Stephanie Dorisca {BSO}
A federal jury found a Coral Springs woman guilty of conspiracy to commit wire fraud as part of a college diploma-mill scheme she helped run while serving as director of a South Florida nursing school program, authorities said.
Stephanie Dorisca, 57, was convicted of conspiracy to commit wire fraud and multiple counts of wire fraud earlier this month during a trial in federal court in Fort Lauderdale, according to court records.
Dorisca, formerly the head of nursing at Techni-Pro Institute, a nursing school in Boca Raton, conspired with the institute’s owner and school recruiters in a scheme that netted millions of dollars from the sale of around 1,000 falsified college nursing diplomas, which were sold to nursing students recruited by the school from out of state, according to federal prosecutors.
Dorisca and her co-conspirators also sold phony educational transcripts to the nursing students they targeted for recruitment, along with other fake credentials.

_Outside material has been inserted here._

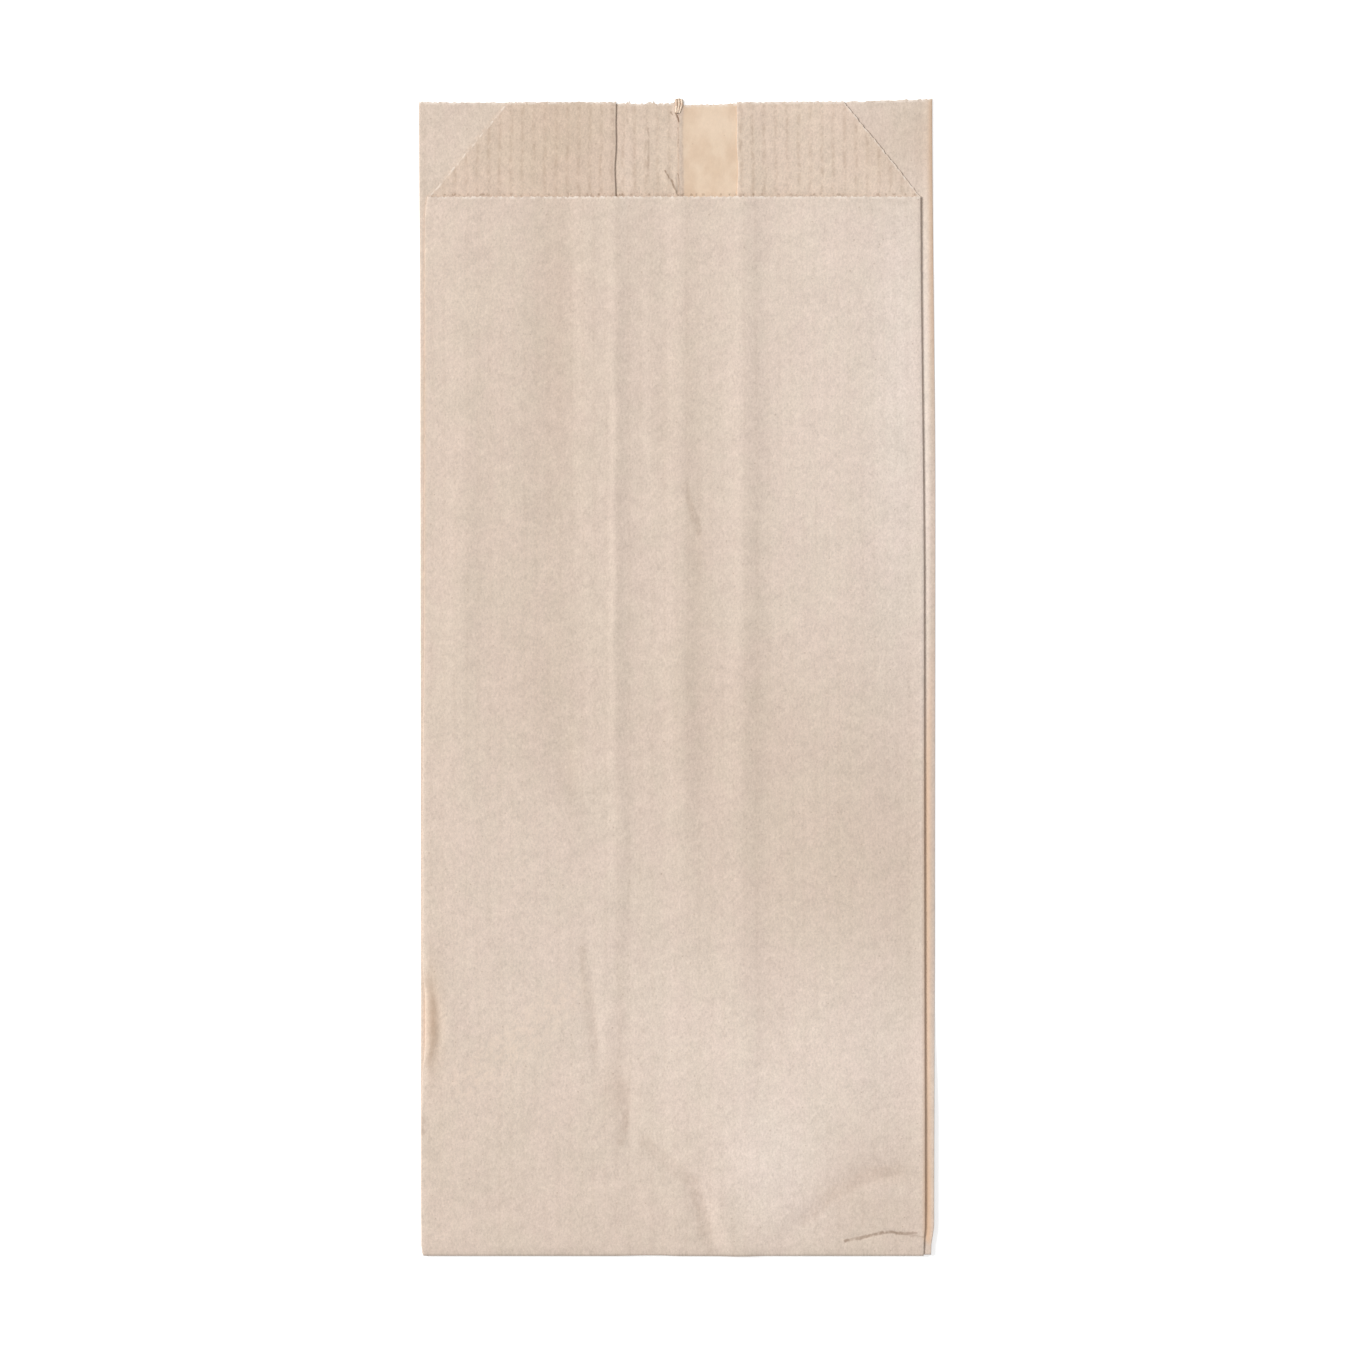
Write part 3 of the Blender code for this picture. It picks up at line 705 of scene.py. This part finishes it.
def mixed(nodes, links, share, first, second):
    """Two colours mixed by a share."""
    node = nodes.new("ShaderNodeMix")
    node.data_type = "RGBA"
    links.new(share, node.inputs["Factor"])
    for name, colour in (("A", first), ("B", second)):
        socket = next(s for s in node.inputs if s.name == name and s.type == "RGBA")
        if isinstance(colour, tuple):
            socket.default_value = colour
        else:
            links.new(colour, socket)
    return next(s for s in node.outputs if s.type == "RGBA")


def multiplied(nodes, links, colour, tint):
    """A colour multiplied by a tint."""
    node = nodes.new("ShaderNodeVectorMath")
    node.operation = "MULTIPLY"
    links.new(colour, node.inputs[0])
    links.new(tint, node.inputs[1])
    return node.outputs["Vector"]


def shade(colour, factor):
    """A colour made lighter or darker by a factor."""
    return tuple(min(part * factor, 1.0) for part in colour[:3]) + (1.0,)


def stored(nodes, name):
    """A value kept on the web's points."""
    node = nodes.new("ShaderNodeAttribute")
    node.attribute_name = name
    return node.outputs["Fac"]


def pulp_colour(nodes, links, place, body, contrast, fleck, mottle):
    """The body colour made darker and lighter by the contrast, along a sum of fleck, mottle and patch,
    then tinted in broad spots and multiplied by one plus the stored painted light and shade times a share a
    percent."""
    patch = noise(nodes, links, place, 120.0, detail=2.0, rough=0.5)
    tone = total(nodes, links, product(nodes, links, fleck, 0.64), product(nodes, links, mottle, 0.86))
    tone = total(nodes, links, tone, product(nodes, links, patch, 0.28))
    tone = mapped(nodes, links, tone, 1.02, 2.04, 0.0, 1.0, "LINEAR")
    colour = mixed(nodes, links, tone, shade(body, 1.0 - contrast), shade(body, 1.0 + contrast))
    tint = noise(nodes, links, place, 85.0, (1.0, 0.7, 1.0), 0.4, 5.0, 0.68)
    tint = mapped(nodes, links, tint, 0.36, 0.64, 0.0, 1.0)
    colour = multiplied(nodes, links, colour, mixed(nodes, links, tint, greener_pulp, pinker_pulp))
    painted_light_factor = nodes.new("ShaderNodeVectorMath")
    painted_light_factor.operation = "MULTIPLY_ADD"
    links.new(stored(nodes, "painted_light"), painted_light_factor.inputs[0])
    painted_light_factor.inputs[1].default_value = painted_light_tint_per_percent
    painted_light_factor.inputs[2].default_value = (1.0, 1.0, 1.0)
    return multiplied(nodes, links, colour, painted_light_factor.outputs["Vector"])


def bark_specks(nodes, links, place, scale, rarity, core, rim, strength):
    """Round specks, one in each Voronoi cell whose random colour passes the rarity, which fade from
    their core to their rim."""
    cells = nodes.new("ShaderNodeTexVoronoi")
    cells.inputs["Scale"].default_value = scale
    links.new(place, cells.inputs["Vector"])
    chosen = math_node(nodes, links, "GREATER_THAN", cells.outputs["Color"], rarity)
    speck = mapped(nodes, links, cells.outputs["Distance"], core, rim, strength, 0.0)
    return product(nodes, links, speck, chosen)


# The ribs are pressed into the inner face by the paper machine's felt, and run along the bag. The first
# is placed by one that shows in the mouth. Their grooves get a painted shade in brown as well as a bump.
rib_pitch = 0.002686
rib_groove_shade_brown = (0.36, 0.235, 0.15, 1.0)
crease_shade_brown = (0.22, 0.115, 0.06, 1.0)
in_front_gusset = column_ply == plies.index("gusset_front_left")
rib_start = float(np.interp(0.02046, -nominal_x[in_front_gusset], web_distance[in_front_gusset]))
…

Later, they helped the students fraudulently obtain licensure and employment in the healthcare field, prosecutors said.
Fraudulent documents sold to the students showed they “had completed the necessary courses and/or clinical training at Techni-Pro to obtain nursing degrees, when in fact the purchasers had never completed the necessary courses and/or clinical training,” according to court records.
Techni-Pro offered college degrees in Practical Nursing, Associate of Science in Nursing, and Registered Nurse to Bachelor of Science programs.
Under state law, Florida nursing programs must devote at least 50% of their curriculum to hands-on clinical training, in addition to academic coursework, for a practical nursing education program, an associate degree in professional nursing program, or a professional diploma in nursing education program.
The scheme executed by Dorisca and her conspirators helped students skip that vital training and coursework, authorities said.
Dorisca faces up to 20 years in prison at sentencing.
Her conviction was part of a sprawling crackdown by federal authorities known as “Operation Nightingale,” which targeted several dozen private, for-profit nursing schools across South Florida. Owners and employees of those schools were caught peddling phony college diplomas and other fake credentials to would-be nurses looking to enter the profession.
The cases brought by prosecutors highlighted “the purpose of a professional nursing licensure: protecting the public from harm by ensuring that only qualified and competent practitioners provide nursing care … nursing is a profession that, if practiced by unprepared or unqualified individuals, poses a serious risk to public health and safety,” the U.S. Attorney’s Office said in a written statement.
According to the Miami Herald, in total, the diploma mill conspirators prosecuted by the government sold about 15,000 fake diplomas, at $10,000 to $20,000 per diploma, netting criminals a total of more than $220 million for falsified degrees and transcripts.
All of the nursing schools targeted by the government have since closed, prosecutors said.